According to Kenai Hydro’s filing, the hydroelectric potential at Grant Lake has been evaluated several times.

“In 1954, R.W. Beck and Associates prepared a preliminary investigation and concluded that a project was feasible,” the filing says. Government agencies and private firms did subsequent studies, the most extensive of which was conducted in 1984 for what is now known as the Alaska Energy Authority.

Kenai Hydro and its contractor, HDR Alaska Inc., are conducting environmental and other field studies in support of the project.

The project has sparked controversy, particularly with respect to salmon and other fish. Grant Lake and the two creeks are in the headwaters of the Kenai River, one of the world’s most productive and popular salmon streams and also home to rainbow trout and other species.

Because of the impassable falls below Grant Lake’s outlet, no salmon live in the lake and its tributaries, Kenai Hydro’s FERC filing says. But salmon can be found in the lower reaches of Grant Creek and Falls Creek.

For many commercial and sport fishermen, dams are despised based on the example of the Pacific Northwest, where dams on a much grander scale than those Kenai Hydro proposes have contributed to weak or even endangered salmon runs.

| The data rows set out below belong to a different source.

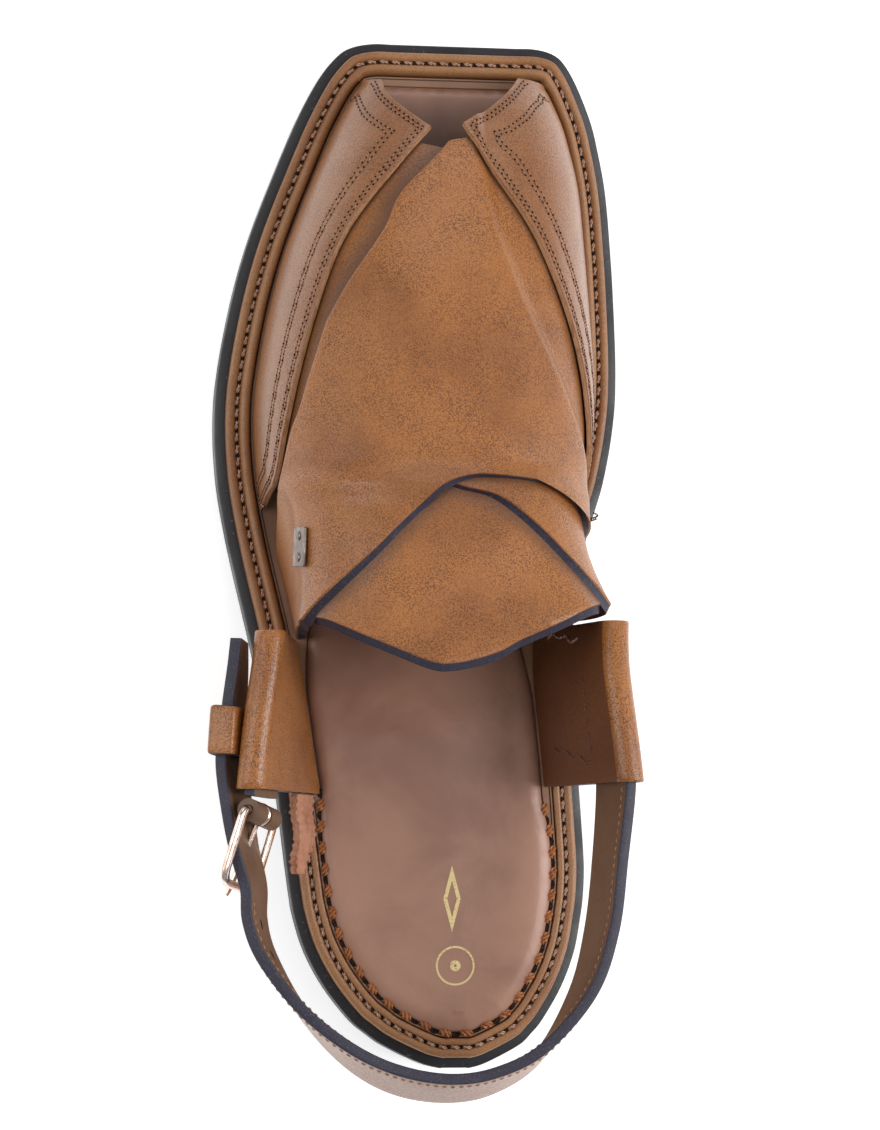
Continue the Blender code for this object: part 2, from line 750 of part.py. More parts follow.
def loft(name, profiles, collection=None):
    """A solid through matched closed profiles, capped at both ends."""
    count = len(profiles[0])
    points = np.vstack(profiles)
    faces = bands(len(profiles), count, False)
    faces.append(tuple(range(count)))
    faces.append(tuple(range(len(points) - count, len(points)))[::-1])
    return add_object(name, points, faces, collection)


def make_loop(name, side, surface):
    """A side loop: a tab that rises from the insole, folds over the strap and is sewn to itself."""
    front, rear = LOOP_FRONT[side], LOOP_REAR[side]
    body = loft(name, [loop_profile(side, a, False) for a in np.linspace(rear, front, 7)])
    reach = np.linspace(rear - 0.004, front + 0.004, 7)
    hole = loft("tunnel", [loop_profile(side, a, True) for a in reach], CUTTERS)
    return finish(boolean(body, hole, "DIFFERENCE"), surface)


def make_tail(surface):
    """The raw end of the outer loop's leather, left standing behind the loop."""
    rear = LOOP_REAR[-1] - 2 * CLEAR / SOLE_LENGTH
    profiles = []
    for share in np.linspace(0.0, 1.0, 5):
        foot, up, out = loop_frame(-1, rear)
        foot = foot + np.array([0.0, -TAIL_LENGTH * share, 0.0006 * share])
        low = 0.0045 + 0.45 * TAIL_WIDTH * share ** 3
        wave = 0.0006 * math.sin(share * 9.0)
        marks = ((wave, low), (wave + TAIL_THICK, low), (wave + TAIL_THICK, TAIL_WIDTH), (wave, TAIL_WIDTH))
        profiles.append([foot + out * n + up * w for n, w in marks])
    return finish(loft("loop_tail", profiles), surface)


def lean_direction(travel, side_out, lean):
    """The strap's direction across its width: upright, then leaned outward."""
    level = side_out - travel * side_out.dot(travel)
    level.normalize()
    return Vector((0, 0, 1)) * math.cos(lean) + level * math.sin(lean)


def outward_of(travel):
    """Level direction away from the shoe, for travel round the heel from the inner side to the outer."""
    return Vector((-travel.y, travel.x, 0.0)).normalized()


def heel_strap_route():
    """Middle line of the heel strap with its lean, from inside the inner loop to its free end."""
    rows = []
    for along in (0.415, 0.36, 0.31, LOOP_REAR[1]):
        centre = tunnel_centre(1, along)
        lean = math.degrees(math.atan(loop_frame(1, along)[1][0] / loop_frame(1, along)[1][2]))
        rows.append((*centre, lean))
    for across, along, rise, lean in HEEL_ROUTE:
        height = HEEL_STRAP_HEIGHT + rise * HEEL_STRAP_WIDTH
        rows.append((across * BALL_WIDTH, along * SOLE_LENGTH, height, lean))
    bar_front, bar_rear = buckle_bars()
    inside = Vector((1.0, 0.0, 0.0)) * (BAR_RADIUS + 0.5 * HEEL_STRAP_THICK + STRAP_PASS)
    passing = bar_rear + inside
    rows.append((*passing, 21.0))
    outside = Vector((-1.0, 0.0, -STRAP_DROP)) * (BAR_RADIUS + 2 * CLEAR + HEEL_STRAP_THICK + 2 * SLIDE_CLEAR)
    crossing = (bar_rear + bar_front) / 2 + Vector((-STRAP_CROSS, 0.0, 0.0))
    rows.append((*crossing, 23.0))
    rows.append((*(bar_front + outside), 25.0))
    for along in (0.285, 0.315, 0.345, 0.375, 0.402):
        centre = tunnel_centre(-1, along, free_strap_offset())
        lean = math.degrees(math.atan(abs(loop_frame(-1, along)[1][0]) / loop_frame(-1, along)[1][2]))
        rows.append((*centre, lean))
    return rows


def free_strap_offset():
    """How far outside the tunnel's middle the strap's free end lies, clear of the loop and the keeper."""
    loop_side = 0.5 * tunnel_gap() + LOOP_WALL
    return loop_side + KEEPER_WALL + CLEAR + 3.5 * SLIDE_CLEAR + 0.5 * HEEL_STRAP_THICK


def buckle_bars():
    """Middles of the buckle's front bar, in the fold of its strap, and of its rear bar."""
    rear, ahead = (Vector(tunnel_centre(-1, LOOP_REAR[-1] + d)) for d in (0.0, 0.03))
    back = (rear - ahead).normalized()
    front_bar = rear + back * (BAR_RADIUS + 0.5 * HEEL_STRAP_THICK + BUCKLE_STANDOFF)
    turned = (back + Vector((-BUCKLE_TURN, 0.0, BUCKLE_RISE))).normalized()
    return front_bar, front_bar + turned * BUCKLE_REACH


def sweep_flat(name, rows, width, thick, count, collection=None):
    """A flat strap along a route of places and leans."""
    fine = even_points(rows, count, np.array([1.0, 1.0, 1.0, 0.0]))
    places = [Vector(row[:3]) for row in fine]
    profiles = []
    for i, place in enumerate(places):
        travel = (places[min(i + 1, count)] - places[max(i - 1, 0)]).normalized()
        out = outward_of(travel)
        up = lean_direction(travel, out, math.radians(fine[i][3]))
        side = travel.cross(up).normalized()
        corners = ((-1, -1), (1, -1), (1, 1), (-1, 1))
        profiles.append([place + side * s * thick / 2 + up * u * width / 2 for s, u in corners])
    return loft(name, [np.array([tuple(p) for p in profile]) for profile in profiles], collection)


def rod(name, start, end, radius, sides, collection=None):
    """A straight round bar as a mesh, from one place to another."""
    shaped = bmesh.new()
    run = end - start
    turn = run.to_track_quat("Z", "Y").to_matrix().to_4x4()
    place = Matrix.Translation((start + end) / 2) @ turn
    bmesh.ops.create_cone(shaped, cap_ends=True, segments=sides, radius1=radius, radius2=radius,
                          depth=run.length, matrix=place)
    mesh = bpy.data.meshes.new(name)
    shaped.to_mesh(mesh)
    shaped.free()
    thing = bpy.data.objects.new(name, mesh)
    (collection or PARTS).objects.link(thing)
    return thing


def wire(name, places, radius, cyclic, surface, sides=2):
    """A bent round wire, made a mesh with its ends closed."""
    curve = bpy.data.curves.new(name, "CURVE")
    curve.dimensions = "3D"
    curve.bevel_depth = radius
    curve.bevel_resolution = sides
    curve.use_fill_caps = True
    line = curve.splines.new("POLY")
    line.points.add(len(places) - 1)
    for point, place in zip(line.points, places):
        point.co = (*place, 1.0)
    line.use_cyclic_u = cyclic
    bent = bpy.data.objects.new(name + "_wire", curve)
    CUTTERS.objects.link(bent)
    bpy.context.view_layer.update()
    mesh = bpy.data.meshes.new_from_object(bent.evaluated_get(bpy.context.evaluated_depsgraph_get()))
    shaped = bmesh.new()
    shaped.from_mesh(mesh)
    bmesh.ops.remove_doubles(shaped, verts=shaped.verts, dist=1e-6)
    bmesh.ops.recalc_face_normals(shaped, faces=shaped.faces)
    shaped.to_mesh(mesh)
    shaped.free()
    thing = bpy.data.objects.new(name, mesh)
    thing.matrix_world = bent.matrix_world
    PARTS.objects.link(thing)
    bpy.data.objects.remove(bent, do_unlink=True)
    return finish(thing, surface)


def buckle_axes():
    """The buckle's own directions: from front bar to rear bar, up its bars, and outward."""
    front, rear = buckle_bars()
    reach = (rear - front).normalized()
    tilt = math.atan(LOOP_LEAN[-1][1])
    level = Vector((reach.y, -reach.x, 0.0)).normalized()
    up = lean_direction(reach, level, tilt)
    up = (up - reach * up.dot(reach)).normalized()
    return reach, up, reach.cross(up).normalized()


def pin_line():
    """Where the pin leaves the front bar, and its tip on the rear bar."""
    front, rear = buckle_bars()
    reach, up, out = buckle_axes()
    if out.x > 0:
        out = -out
    start = front + reach * (BAR_RADIUS + PIN_RADIUS + CLEAR)
    end = rear + out * (BAR_RADIUS + PIN_RADIUS + CLEAR) + reach * 2.5 * BAR_RADIUS
    return start, end, out


def make_heel_strap(surface):
    """The heel strap with the pin's hole where the pin passes through it."""
    strap = sweep_flat("heel_strap", heel_strap_route(), HEEL_STRAP_WIDTH, HEEL_STRAP_THICK, 56)
    start, end, _ = pin_line()
    run = (end - start).normalized()
    drill = rod("pin_hole", start - run * 0.001, end + run * 0.002, PIN_RADIUS + CLEAR, 10, CUTTERS)
    return finish(boolean(strap, drill, "DIFFERENCE"), surface)


def make_buckle_strap(surface):
    """The short folded strap that lies in the outer loop's tunnel and holds the buckle's front bar."""
    front, _ = buckle_bars()
    _, up, _ = buckle_axes()
    rows = []
    for along in (0.400, 0.36, 0.32, LOOP_REAR[-1]):
        centre = tunnel_centre(-1, along)
        lean = -math.degrees(math.atan(abs(loop_frame(-1, along)[1][0]) / loop_frame(-1, along)[1][2]))
        rows.append((*centre, lean))
    lean = -math.degrees(math.atan(LOOP_LEAN[-1][1]))
    rows.append((*front, lean))
    strap = sweep_flat("buckle_strap", rows, HEEL_STRAP_WIDTH, HEEL_STRAP_THICK, 12)
    half = up * HEEL_STRAP_WIDTH / 2
    fold = rod("fold", front - half, front + half, BAR_RADIUS + CLEAR + 0.5 * HEEL_STRAP_THICK, 14, CUTTERS)
    boolean(strap, fold, "UNION")
    bore = rod("bore", front - half * 1.3, front + half * 1.3, BAR_RADIUS + CLEAR, 14, CUTTERS)
    boolean(strap, bore, "DIFFERENCE")
    notch = rod("notch", front - up * (PIN_RADIUS + 2 * CLEAR), front + up * (PIN_RADIUS + 2 * CLEAR),
                2 * BAR_RADIUS + 2 * PIN_RADIUS + 3 * CLEAR, 14, CUTTERS)
    boolean(strap, notch, "DIFFERENCE")
    return finish(strap, surface)


def make_buckle(surface):
    """The buckle's wire frame and the pin that hooks round its front bar."""
    front, rear = buckle_bars()
    reach, up, _ = buckle_axes()
    half = HEEL_STRAP_WIDTH / 2 + 2 * SLIDE_CLEAR + BAR_RADIUS + 0.0008
    corner = 0.003
    places = []
    corners = ((front, 1, 90), (front, -1, 180), (rear, -1, 270), (rear, 1, 0))
    for bar, sign, start in corners:
        towards = 1.0 if bar is front else -1.0
        centre = bar + reach * towards * corner + up * sign * (half - corner)
        for turn in (0, 30, 60, 90):
            angle = math.radians(start + turn)
            places.append(centre + reach * corner * math.cos(angle) + up * corner * math.sin(angle))
    wire("buckle_frame", places, BAR_RADIUS, True, surface)
    start, end, out = pin_line()
    ring = BAR_RADIUS + PIN_RADIUS + CLEAR
    hook = [front + reach * ring * math.cos(math.radians(a)) - out * ring * math.sin(math.radians(a))
            for a in range(250, -1, -25)]
    along = [start + (end - start) * share for share in (0.3, 0.6, 1.0)]
    wire("buckle_pin", hook + along, PIN_RADIUS, False, surface, 1)


def make_keeper(surface):
    """The keeper: a closed leather ring round the strap's free end."""
    middle = 0.315
    place = Vector(tunnel_centre(-1, middle, free_strap_offset()))
    ahead = Vector(tunnel_centre(-1, middle + 0.02, free_strap_offset()))
    travel = (ahead - place).normalized()
    up = Vector(loop_frame(-1, middle)[1])
    up = (up - travel * up.dot(travel)).normalized()
    side = travel.cross(up).normalized()
    rings = []
    for end, wall in ((-1, 0.0), (-1, KEEPER_WALL), (1, KEEPER_WALL), (1, 0.0)):
        half_side = HEEL_STRAP_THICK / 2 + 2.5 * SLIDE_CLEAR + wall
        half_up = HEEL_STRAP_WIDTH / 2 + 2.5 * SLIDE_CLEAR + wall
        round_off = 0.6 * KEEPER_WALL
        marks = []
        for s, u in ((1, -1), (1, 1), (-1, 1), (-1, -1)):
            first = (s * half_side, u * (half_up - round_off))
            second = (s * (half_side - round_off), u * half_up)
            marks += [first, second] if s * u > 0 else [second, first]
        centre = place + travel * end * KEEPER_LENGTH / 2
        rings.append([tuple(centre + side * a + up * b) for a, b in marks])
    thing = add_object("keeper", np.vstack(rings), bands(4, len(rings[0]), True))
    return finish(thing, surface)


def make_ornament():
    """The small metal plate on strap A, near the outer side opening."""
    along, girth = 0.491, -0.585
    top = lift_a(along, girth) + STRAP_A_THICK + 2 * CLEAR + ORNAMENT_THICK / 2
    place = Vector(lifted(along, girth, top))
    normal = Vector(last_normal(along, girth))
    long_way = Vector((0.16, 0.98, 0.0))
    long_way = (long_way - normal * long_way.dot(normal)).normalized()
    wide_way = long_way.cross(normal).normalized()
    bpy.ops.mesh.primitive_cube_add(size=1.0)
    thing = bpy.context.active_object
    thing.name = "ornament"
    thing.data.name = "ornament"
    for holder in list(thing.users_collection):
        holder.objects.unlink(thing)
    PARTS.objects.link(thing)
    size = (ORNAMENT_WIDTH, ORNAMENT_LENGTH, ORNAMENT_THICK)
    for point in thing.data.vertices:
        a, b, c = (point.co[i] * size[i] for i in range(3))
        point.co = place + wide_way * a + long_way * b + normal * c
    soften = thing.modifiers.new("soften", "BEVEL")
    soften.width = 0.25 * ORNAMENT_THICK
    soften.segments = 1
    return finish(thing, material("ornament metal", (0.22, 0.2, 0.19), 0.3, 1.0))


def main():
    """Build every sub-part."""
    make_outsole()
    make_heel()
    make_welt()
    make_insole()
    make_upper()
    make_panels()
    loop_leather = material("loop leather", TAN, 0.38)
    make_loop("loop_lateral", -1, loop_leather)
    make_loop("loop_medial", 1, loop_leather)
    make_tail(material("raw leather", (0.50, 0.24, 0.13), 0.7))
    strap_leather = material("strap leather", (0.33, 0.18, 0.09), 0.45)
    make_heel_strap(strap_leather)
    make_buckle_strap(strap_leather)
    make_keeper(strap_leather)
    make_buckle(material("buckle metal", (0.80, 0.66, 0.56), 0.25, 1.0))
    make_ornament()


main()
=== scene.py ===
"""Looks of a left foot peshawari chappal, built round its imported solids.

Metres, +Z up, +Y towards the toe, +X towards the inner side of the foot. Shares named "along" run
from the back of the heel (0) to the toe (1). Shares named "girth" run over the last from the outer
feather edge (-1) across the top (0) to the inner feather edge (+1).
"""

import logging
import math
from dataclasses import dataclass, field
from enum import Enum
from functools import cache
from typing import Callable, Sequence

import bmesh
import bpy
import numpy as np
from mathutils import Matrix, Vector


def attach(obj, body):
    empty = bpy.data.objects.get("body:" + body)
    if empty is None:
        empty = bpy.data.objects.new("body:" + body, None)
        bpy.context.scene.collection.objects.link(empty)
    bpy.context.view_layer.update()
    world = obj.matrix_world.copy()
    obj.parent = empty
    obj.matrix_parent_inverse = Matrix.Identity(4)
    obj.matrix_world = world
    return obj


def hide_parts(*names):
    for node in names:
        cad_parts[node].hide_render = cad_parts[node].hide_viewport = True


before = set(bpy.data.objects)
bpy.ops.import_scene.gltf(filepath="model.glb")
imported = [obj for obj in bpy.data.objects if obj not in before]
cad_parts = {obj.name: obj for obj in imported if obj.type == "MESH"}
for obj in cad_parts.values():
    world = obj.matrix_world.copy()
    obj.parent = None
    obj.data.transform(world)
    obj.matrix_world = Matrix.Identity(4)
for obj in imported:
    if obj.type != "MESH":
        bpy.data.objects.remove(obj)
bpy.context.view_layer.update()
LOG = logging.getLogger("chappal")
Array = np.ndarray
Colour = tuple[float, float, float]
Height = Callable[[Array], Array]
Inset = Height | float
Lift = Callable[[Array, Array], Array]
Socket = bpy.types.NodeSocket
Triple = tuple[float, float, float]


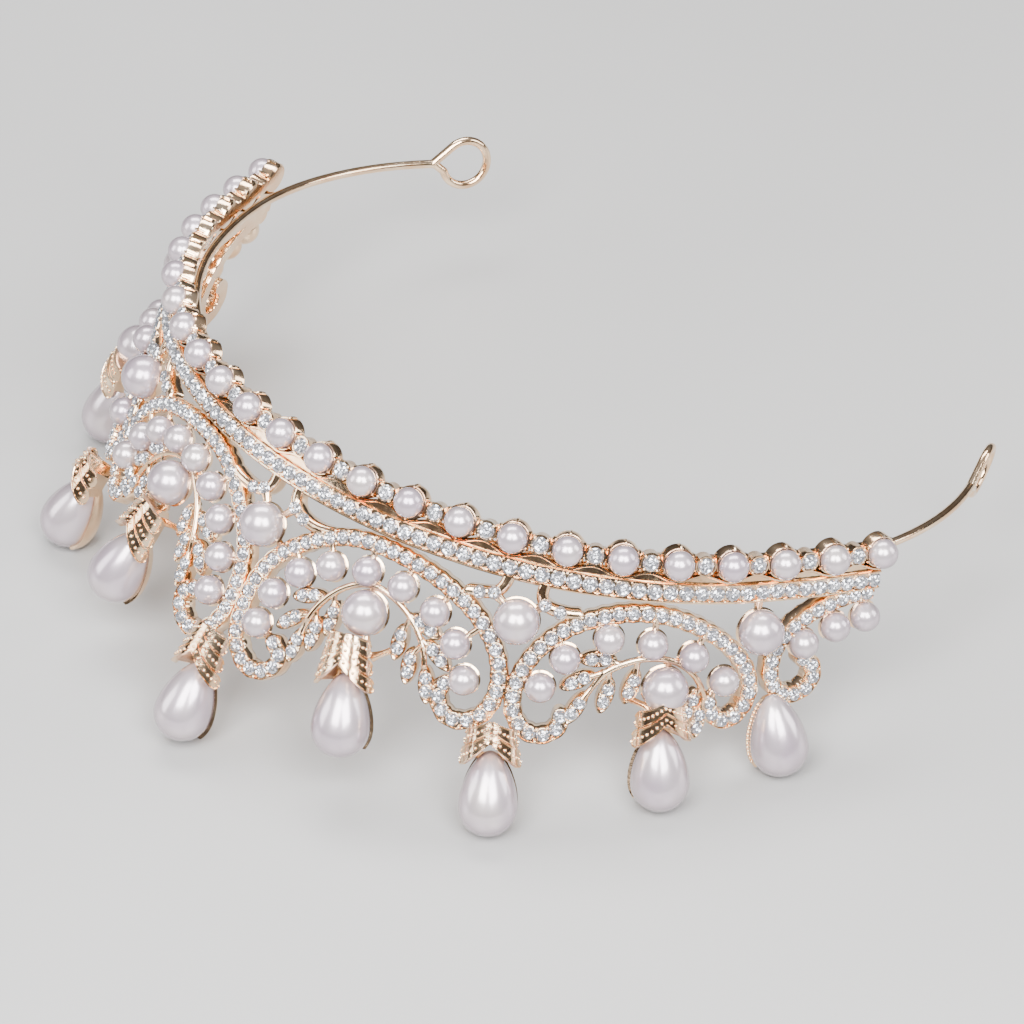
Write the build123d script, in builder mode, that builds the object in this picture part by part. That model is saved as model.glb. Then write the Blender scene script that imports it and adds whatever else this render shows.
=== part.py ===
from build123d import *
import os
from math import acos, atan, cos, degrees, hypot, radians, sin, tan

# A bridal tiara, lying upside down on the tips of its drop pearls, with the head band at the top.
# Every casting is cut from one upright sheet bent round the head. A place on the sheet is given by
# u, the distance round it from the front (left is negative), d, the distance down it from the level
# of the band's front, and off, the distance outwards from the surface that holds the pearl centres.

# Driving dimensions, in millimetres and degrees
SECTION_ARCS = ((72.0, 30.0), (56.0, 40.0), (115.0, 40.0))  # radius and length, front to end
BAND_TILT = 19.9          # the band's plane climbs towards the back by this angle
FRONT_LEAN = 34.2         # lean of the sheet when the tiara rests on its drops
BAND_END = 86.6           # u of the squared ends of the band
SEAM = 62.2               # u of the seams between the front and rear galleries

METAL_INNER = -2.6        # inner face of all castings
STRIP_FACE = -0.4         # outer face of the scroll strips
SPRAY_FACE = 0.0          # outer face of stems and leaves
CLEARANCE = 0.02          # set pearls and stones from their seats

SHEET_ABOVE = 30.0        # the sheet reaches this far above and below the band's front
SHEET_BELOW = 60.0
CAST_REACH = 32.0         # a casting reaches at most this far round from its middle
BOARD_DEPTH = 40.0        # flat outlines are cut through this depth before the sheet trims them
ROOM = 240.0              # side of cutters that take in the whole tiara

PEARL_PITCH = 7.7         # along the band
BAND_PEARLS = 24
BAND_PEARL_RADIUS = 2.1
SMALL_PEARL_RADIUS = 2.1
LARGE_PEARL_RADIUS = 3.2
LARGE_PEARL_OFF = 0.9

GALLERY_TOP = -0.9        # edges of the band, measured down from the pearl row
CHANNEL_TOP = 2.9
CHANNEL_BOTTOM = 5.6
CHANNEL_WALL = 0.3
CHANNEL_FACE = -0.2
GALLERY_FACE = -1.7
GROOVE_FLOOR = -1.1
PEARL_CUP_RADIUS = 2.45
PEARL_CUP_FACE = -0.9
STONE_CUP_RADIUS = 1.4
STONE_CUP_FACE = -0.5

STONE_RADIUS = 0.95
STONE_DEPTH = 0.8
STONE_CROWN = 0.35
STONE_SINK = 0.5
SEAT_ROOM = 3.0           # height of the cutters for stone seats
STONE_PITCH = 2.0
CHANNEL_STONE_PITCH = 2.2
CHANNEL_STONES = 81
CUP_STONE_RADIUS = 1.15

COARSE_STEP = 2.5         # spacing of places along a strip's centre line, when it is drawn
FINE_STEP = 0.5           # and when it is searched
STRIP_WIDTH = 2.4
ARM_WIDTH = 1.2
STEM_WIDTH = 1.0
DISH_RADIUS = 1.5
LARGE_DISH_RADIUS = 2.2
LEAF_LENGTH = 5.4
LEAF_WIDTH = 2.3
LEAF_ROOT = 0.9           # where a leaf's twig meets it
LEAF_STONES = (1.7, 3.6)  # reach of a leaf's two stones from its base
BAR_WIDTH = 2.0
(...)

One nonprofit organization, Friends of Cooper Landing, has spoken out against the Grant Lake and Falls Creek proposal.

The group’s president, Robert Baldwin, wrote in a July 22 letter to Kenai Hydro that he was disappointed to see the project progress.

“Industrializing the natural state of the Kenai River and its surroundings is contrary to two decades of protective public policy we have helped to establish and enforce,” Baldwin wrote. “The irreversible impacts of new dams are tipping points that will degrade this river like so many American rivers.”

But Kenai Hydro says its licensing studies will assess ways to avoid or mitigate any negative impacts to stream flows, water temperature or fish.